Source material:
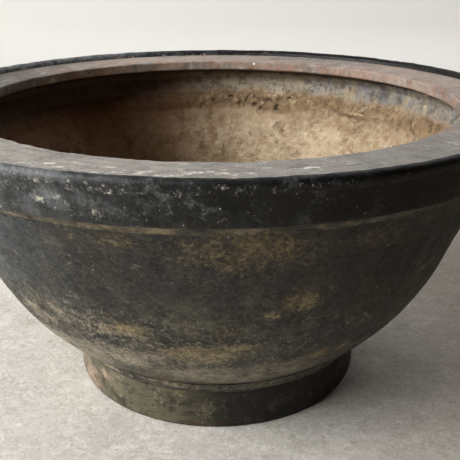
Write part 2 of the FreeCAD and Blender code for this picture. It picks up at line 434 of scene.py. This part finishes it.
def finish_clay(tree, shader, colour, rough, *layers):
    """Gives a clay its colour, its roughness and bump layers of (height mask, depth in mm).

    The roughness goes between its two values in blotches about 10 mm across.
    """
    tree.links.new(colour, shader.inputs["Base Color"])
    ends = {0: grain(tree, 10, 99), 1: 0.35, 2: 0.65, 3: rough[0], 4: rough[1]}
    tree.links.new(add(tree, "MapRange", ends).outputs[0], shader.inputs["Roughness"])
    normal = None
    for height, depth_mm in layers:
        inputs = {"Height": height, "Distance": depth_mm * MM, "Strength": 1.0}
        if normal is not None:
            inputs["Normal"] = normal
        normal = add(tree, "Bump", inputs).outputs[0]
    tree.links.new(normal, shader.inputs["Normal"])


# ---- finishes -----------------------------------------------------------

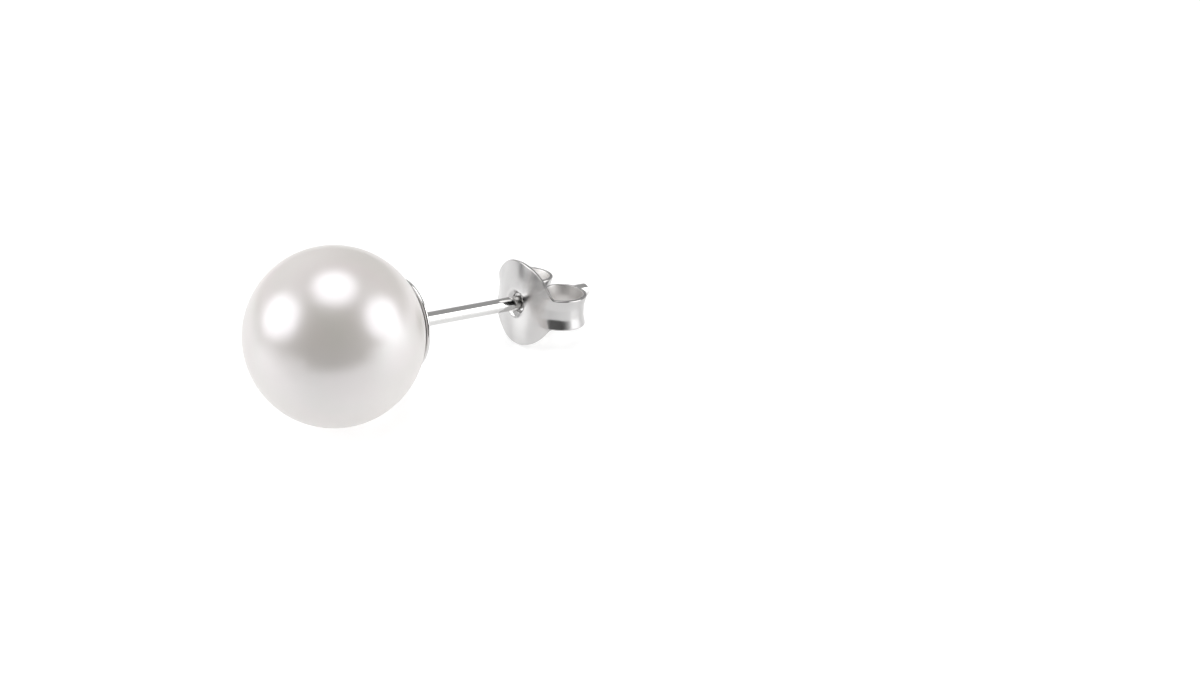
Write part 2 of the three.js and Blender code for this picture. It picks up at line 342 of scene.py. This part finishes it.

Given task:
Gather all lines with the string "part" from the data.

Complete answer:
Write part 2 of the FreeCAD and Blender code for this picture. It picks up at line 434 of scene.py. This part finishes it.
Write part 2 of the three.js and Blender code for this picture. It picks up at line 342 of scene.py. This part finishes it.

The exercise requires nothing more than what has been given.